INTRODUCTION There are two ways to speak about Christmas on a Sunday like this. One is to think out the meaning of Christmas in terms of the modern

world we live in and the contemporary thoughts we think. The other way is to think upon the Christmas story itself, and let it speak to us. More often than not, as I look back over the sermons I have preached on Christmas Sunday, I have taken the first way. This year I have chosen the second. We turn, therefore, to the Christmas story, not to dissect it or analyze it the way a historian might, or as we might on other occasions. This is not the time for that. We turn to it to lose ourselves in the wonder and mystery of it, letting some of the implications of it reach out and touch our lives.

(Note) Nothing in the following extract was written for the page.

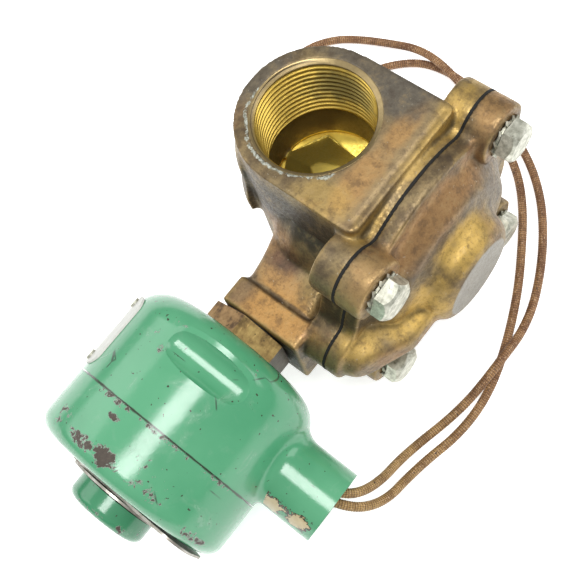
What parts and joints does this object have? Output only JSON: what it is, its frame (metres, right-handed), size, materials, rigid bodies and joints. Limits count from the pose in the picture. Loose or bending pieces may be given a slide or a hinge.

THE STORY BEGINS IN ROME The story begins in Rome, the center of the western world. It begins with Augustus Caesar, the nephew of

Julius Caesar, the man who defeated Anthony and Cleopatra at the Battle of Actium, and made himself the sole ruler of Rome, the first Emperor of Rome, and for forty-four years was the master of the western world. It begins in Rome with Augustus Caesar and with a royal command that everyone go to his own home town to be registered. Whether such a census actual~ took place or not, we do not know. Historians vary in their opinions and, as I have already said, we are not going to try at this time to penetrate this secret.

But this much we do know. We can never escape the machinery of life. In every well-run government there is a certain amount of red tape and regulation that is inevitable and inescapable. In every well-run family, indeed in every well-run life, there is a certain amount of law and order that often seems to be like so much red tape and we never can completely escape it. And even God, when he chose to come into the world, did not circumvent the machinery of life that can be so irritating to us. He came right out of a piece of imperial machinery which was making life complicated and difficult for a great many people living in the provinces of Rome.

Also, we pause at this point to make the observation that we cannot always tell how important a thing is by the prominence of the place it occupies. Things that at the time seem to be so important turn out to be utterly trivial, while things that seem so slight at the moment turn out to be world shaking. In the year 1809 Napoleon, on the march toward the victory that was his ultimate ruin, defeated the Austrian armies in the Battle of Wagram. This was an important, world-shaking event. Everybody, everywhere, knew about it. In the same year a boy was born in Shrewsbury, England, the son of an English doctor, and another boy in the same year was born in Hardin County, Kentucky, the son of a wandering illiterate worker. One was Charles Darwin, the other was Abraham Lincoln. These were the decisive, world-shaking events of the year 1809.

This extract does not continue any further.